Programming @ MODE
There’s something at MODE Festival for anyone who’s ever picked up a camera. Take a look, find your faves, and start imagining the photo festival you’ve always wanted.
Schedule
What are you going to do at MODE? Dig in.
The Art of Black and White Photography
Sony photographer and Street Dreams Magazine co-founder Steve Sweatpants makes a passionate case for monochrome in a color-saturated world. Drawing on his film roots and signature editing style, Steven walks participants through his approach to light, contrast, and visual storytelling in black and white.
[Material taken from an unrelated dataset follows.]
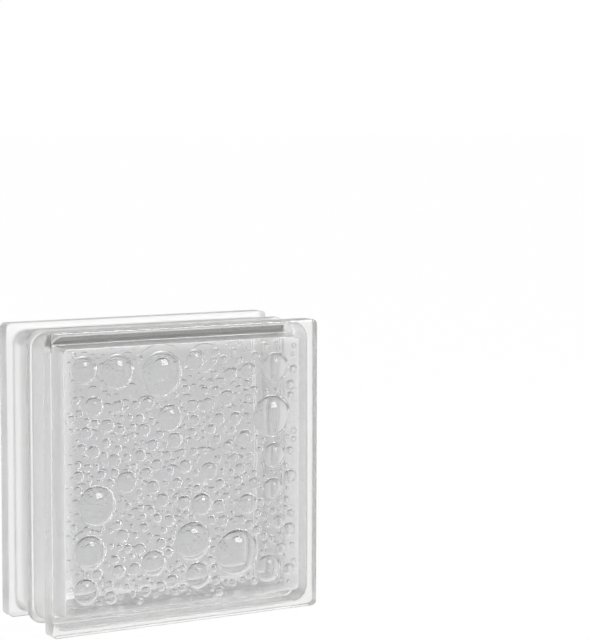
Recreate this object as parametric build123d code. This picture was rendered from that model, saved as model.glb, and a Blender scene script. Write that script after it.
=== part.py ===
"""Hollow glass block of the 190 x 190 x 80 mm standard size, one pane clear and one satin.

Two pressed half shells are fused rim to rim, so the block is hollow and its seam shows as a bead round
the sides. Each pane ends in a flange of full size, with a recessed channel between the flange and
the bead. The panes are flat outside and carry a relief of round dimples, like bubbles, inside.

Millimetres, +Z up. The origin is at the middle of the underside. The clear pane faces -Y.
"""
from build123d import *

import os

# Overall size
block_side = 190.0
block_depth = 80.0

# Flange at each pane
flange_depth = 12.0
flange_corner = 5.0
flange_edge = 1.5
flange_back_edge = 1.0

# Channel between a flange and the seam
channel_recess = 4.0
channel_corner = 9.0
channel_root = 2.0

# Bead of fused glass at the seam
bead_recess = 1.2
bead_half_width = 2.0
bead_corner = 9.5
bead_edge = 1.2

# Glass thickness
pane_thickness = 8.0
wall_thickness = 7.3

# Hollow inside each half
hollow_corner = 6.0
hollow_root = 4.0
hollow_draft = 2.0

# Bubble relief on the inner side of the panes
bubble_depth_ratio = 0.3
bubble_mouth = 0.2
pattern_side = 167.4

# How near two places count as the same
same_place = 0.01

# Larger bubbles of the clear pane, as seen from outside: across and up from the middle, and radius
clear_bubbles = [
    (-70.5, 70.2, 9.1),
    (-47.2, 68.2, 11.2),
    (-16.6, 65.0, 14.6),
    (65.8, 64.7, 9.8),
    (63.3, 32.8, 14.0),
    (65.2, 7.0, 8.5),
    (-10.7, 36.7, 8.8),
    (-61.8, -15.0, 13.1),
    (-66.8, -44.2, 11.2),
    (-69.7, -68.5, 8.6),
    (5.5, -43.9, 13.0),
    (37.7, -54.3, 15.4),
    (60.8, -67.3, 9.2),
    (9.1, -66.4, 8.9),
    (-22.4, -55.2, 8.8),
]

# Larger bubbles of the satin pane, as seen from outside
satin_bubbles = [
    (-70.4, 64.3, 8.9),
    (-47.2, 62.6, 12.1),
    (-14.6, 59.7, 17.0),
    (64.0, 45.0, 11.6),
    (61.0, 15.0, 14.9),
    (34.3, 12.9, 9.3),
    (-62.8, 21.1, 10.6),
    (-46.2, -9.6, 13.8),
    (-69.9, -12.3, 9.4),
    (-22.6, -14.7, 9.7),
    (-53.7, -35.6, 12.3),
    (-26.7, -47.7, 8.6),
    (4.6, -66.4, 9.6),
    (-18.8, -67.3, 8.7),
    (35.4, -56.7, 13.8),
    (-69.4, -54.5, 9.9),
]

half_depth = block_depth / 2
channel_side = block_side - 2 * channel_recess
bead_side = block_side - 2 * bead_recess
pane_side = channel_side - 2 * wall_thickness
hollow_depth = half_depth - pane_thickness
pattern_scale = pane_side / pattern_side


def slab(side, corner, low, high):
    """A rounded square slab across the block, between two distances from the seam."""
    return extrude(Pos(0, 0, low) * RectangleRounded(side, side, corner), amount=high - low)


def level_edges(part, height):
    """The edges that lie all at one distance from the seam."""
    return part.edges().filter_by(Plane.XY).filter_by_position(Axis.Z, height, height)


def rim(part, side, height):
    """The closed loop of edges round a slab of the given side, at one distance from the seam."""
    return ShapeList(
        edge for edge in level_edges(part, height) if abs(reach(edge) - side / 2) < same_place
    )


def reach(edge):
    """How far an edge gets from the block's axis, along either side."""
    box = edge.bounding_box()
    return max(box.max.X, box.max.Y, -box.min.X, -box.min.Y)


def outside():
    """The outer form of one half: flange, channel and half of the bead, with their edges eased."""
    flange_start = half_depth - flange_depth
    body = slab(block_side, flange_corner, flange_start, half_depth)
    body += slab(channel_side, channel_corner, 0, flange_start)
    body += slab(bead_side, bead_corner, 0, bead_half_width)
    body = chamfer(rim(body, channel_side, flange_start), channel_root)
    body = chamfer(rim(body, bead_side, bead_half_width), bead_edge)
    body = chamfer(rim(body, block_side, flange_start), flange_back_edge)
    return fillet(rim(body, block_side, half_depth), flange_edge)


def hollow():
    """The cavity of one half. It widens from the pane to the seam by the draft of the press tool."""
    pane = Pos(0, 0, hollow_depth) * Rot(180, 0, 0) * RectangleRounded(pane_side, pane_side, hollow_corner)
    body = extrude(pane, amount=hollow_depth, taper=-hollow_draft)
    return fillet(level_edges(body, hollow_depth), hollow_root)


def bubble(across, up, radius):
    """A shallow spherical dimple in the inner side of the pane, as the form that is cut away."""
    depth = radius * bubble_depth_ratio
    ball = (radius**2 + depth**2) / (2 * depth)
    layer = slab(2 * ball, ball / 2, hollow_depth - bubble_mouth, half_depth)
    return Pos(across, up, 0) * (layer & Pos(0, 0, hollow_depth + depth - ball) * Rot(90, 0, 0) * Sphere(ball))


def half_shell(bubbles):
    """One pressed half, standing on its rim, with the seam at height 0."""
    body = outside() - hollow()
    for across, up, radius in bubbles:
        body -= bubble(across * pattern_scale, up * pattern_scale, radius * pattern_scale)
    return body


front = Plane(origin=(0, 0, block_side / 2), x_dir=(1, 0, 0), z_dir=(0, -1, 0))
back = Plane(origin=(0, 0, block_side / 2), x_dir=(-1, 0, 0), z_dir=(0, 1, 0))

os.makedirs("parts", exist_ok=True)
for name, place, bubbles in (
    ("clear_half", front, clear_bubbles),
    ("satin_half", back, satin_bubbles),
):
    half = place.location * half_shell(bubbles)
    export_step(half, f"parts/{name}.step")
    print(name, len(half.solids()), round(half.volume), half.bounding_box())
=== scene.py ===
"""Looks of a hollow glass block: clear bubble pane in front, satin pane behind, milky frosted sides.

Lengths are millimetres in the block's own frame and become metres as a mesh is written. Those of the
materials, the lamps and the floor, and the camera's clip end, are metres.
"""
import math
import random

import bpy
import numpy as np
from mathutils import Matrix, Vector
from mathutils.geometry import delaunay_2d_cdt


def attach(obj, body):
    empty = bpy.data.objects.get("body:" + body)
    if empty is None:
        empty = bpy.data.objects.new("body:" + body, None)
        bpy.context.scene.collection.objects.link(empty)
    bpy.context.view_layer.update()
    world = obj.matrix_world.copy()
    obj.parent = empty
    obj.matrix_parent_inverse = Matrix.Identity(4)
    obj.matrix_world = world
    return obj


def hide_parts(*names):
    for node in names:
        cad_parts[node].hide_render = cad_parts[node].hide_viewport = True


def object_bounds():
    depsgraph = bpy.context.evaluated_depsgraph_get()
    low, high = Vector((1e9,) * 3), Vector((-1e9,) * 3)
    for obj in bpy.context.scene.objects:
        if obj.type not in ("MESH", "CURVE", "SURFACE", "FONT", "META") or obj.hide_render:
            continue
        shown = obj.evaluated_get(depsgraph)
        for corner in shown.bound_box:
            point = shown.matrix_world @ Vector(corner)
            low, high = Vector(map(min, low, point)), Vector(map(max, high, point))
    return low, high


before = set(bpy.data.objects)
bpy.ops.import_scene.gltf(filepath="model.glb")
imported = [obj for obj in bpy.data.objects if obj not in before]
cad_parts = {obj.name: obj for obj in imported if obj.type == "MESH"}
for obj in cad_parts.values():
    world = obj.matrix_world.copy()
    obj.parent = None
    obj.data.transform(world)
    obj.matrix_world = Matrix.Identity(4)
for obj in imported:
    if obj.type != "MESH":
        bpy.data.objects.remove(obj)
cad_low, cad_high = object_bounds()

MM = 0.001

# Block sizes, from the frame
SIDE = (cad_high.x - cad_low.x) / MM
HALF_DEPTH = (cad_high.y - cad_low.y) / 2 / MM
MIDDLE = SIDE / 2

# Section of one half. It is that of the solids, with sharper corners and edges and more draft
FLANGE_DEPTH = 12.0
FLANGE_CORNER = 3.5
FLANGE_EDGE = 1.0
FLANGE_BACK_EDGE = 0.6
CHANNEL_RECESS = 4.0
CHANNEL_CORNER = 9.0
CHANNEL_ROOT = 2.0
BEAD_RECESS = 1.2
BEAD_HALF_WIDTH = 2.0
BEAD_CORNER = 9.5
BEAD_EDGE = 1.2
PANE_THICKNESS = 8.0
WALL_THICKNESS = 7.3
HOLLOW_CORNER = 2.5
HOLLOW_ROOT = 0.5
HOLLOW_DRAFT = math.radians(4.5)
SEAM_OVERLAP = 0.01

# Steps of the mesh
CORNER_STEPS = 12
SIDE_STEPS = 6
ARC_STEPS = 5
SHARP_ANGLE = math.radians(32)

# Relief of the panes' inner sides, and the steps of its mesh. A bubble's depth grows with its radius, and
# the ratio limits it
BUBBLE_DEPTH = 1.1
BUBBLE_DEPTH_GAIN = 0.2
BUBBLE_DEPTH_RATIO = 0.55
BUBBLE_RIM_SLOPE = math.radians(66)
BUBBLE_CLEARANCE = 0.15
SATIN_RELIEF = 0.6
RIM_STEP = 0.7
RIM_POINTS = (16, 90)
RINGS = (6, 11)
RING_STEP = 1.2
RING_POINTS_LEAST = 6
SAME_PLACE = 1e-4
CDT_PRECISION = 1e-6

# Bubbles read from the photograph: across and up from the pane's middle as seen from outside, and radius
CLEAR_BUBBLES = [
    (-70.5, 70.2, 9.1), (-47.2, 68.2, 11.2), (-16.6, 65.0, 14.6), (7.2, 72.6, 6.8), (65.8, 64.7, 9.8),
    (63.3, 32.8, 14.0), (65.2, 7.0, 8.5), (-10.7, 36.7, 8.8), (-63.4, 47.3, 6.5), (-61.8, -15.0, 13.1),
    (-66.8, -44.2, 11.2), (-69.7, -68.5, 8.6), (5.5, -43.9, 13.0), (37.7, -54.3, 15.4), (60.8, -67.3, 9.2),
    (9.1, -66.4, 8.9), (-22.4, -55.2, 8.8), (-41.0, -1.7, 7.3), (12.1, -20.5, 7.5), (45.1, -23.5, 7.0),
    (17.2, 0.4, 6.2), (45.8, 63.9, 5.5), (43.6, 19.8, 5.6), (64.5, -14.7, 7.1), (-7.2, 22.3, 5.4),
    (30.4, 46.7, 5.5),
]
SATIN_BUBBLES = [
    (-70.4, 64.3, 8.9), (-47.2, 62.6, 12.1), (-14.6, 59.7, 17.0), (66.2, 69.8, 8.4), (64.0, 45.0, 11.6),
    (61.0, 15.0, 14.9), (34.3, 12.9, 9.3), (-62.8, 21.1, 10.6), (-46.2, -9.6, 13.8), (-69.9, -12.3, 9.4),
    (-22.6, -14.7, 9.7), (-53.7, -35.6, 12.3), (-1.9, -21.7, 7.9), (-26.7, -47.7, 8.6), (4.6, -66.4, 9.6),
    (-18.8, -67.3, 8.7), (35.4, -56.7, 13.8), (-69.4, -54.5, 9.9), (-5.0, 33.1, 7.8), (66.0, -7.9, 7.4),
]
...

The Art & Science of Editing: Revealing Meaning and Voice Through Curation
In photography, editing is far more than selecting "successful" images. It is the process through which meaning, authorship, cohesion, and narrative emerge. Drawing from decades of experience working as an agent and editing for acclaimed photographic talent, as well as her work as an educator at Drexel University's College of Media Arts & Design, Beth Huerta examines the role of curation in shaping visual voice and defining the broader impact of a body of work. Through discussion, case studies, and professional insight, this lecture explores sequencing, audience, storytelling, and the inherent challenge of editing one's own work with sufficient distance and objectivity to assess it clearly. Participants will examine how editing shapes not only which images are seen, but ultimately how the work is interpreted, perceived, and remembered.
The Architecture of the Creative Nomad
A conversation on what it takes to build a sustainable career as a creative nomad. Beyond the laptop-on-the-beach fantasy, the panel covers income architecture, layering revenue streams, choosing base cities intentionally, managing clients across time zones, and designing mobility without sacrificing stability or creative depth.
Street Eyes
Steve leads participants through Minneapolis using his documentary and street photography approach in real time, covering how to find moments, build confidence in public spaces, and develop a personal eye.
Stories from Abandoned New York and Beyond
Black Soap takes audiences inside the world of abandoned photography, sharing the stories, the danger, the beauty, and the unexpected joy of exploring places most people will never see. From forgotten train stations and grain terminals in Red Hook to entire abandoned towns in upstate New York and beyond, this is a visually driven, personal account of what it takes to find and capture these places and why it matters.
So You Want to be a Skateboard Photographer
Josh leads hands-on shooting sessions on various skateboarding setups, covering the technical and instinctive skills needed to capture halfpipes, rails, boxes, and street obstacles at every experience level. Sessions are structured for beginner and intermediate photographers separately, with an additional Friday sunset shoot for those who want to push into more cinematic territory.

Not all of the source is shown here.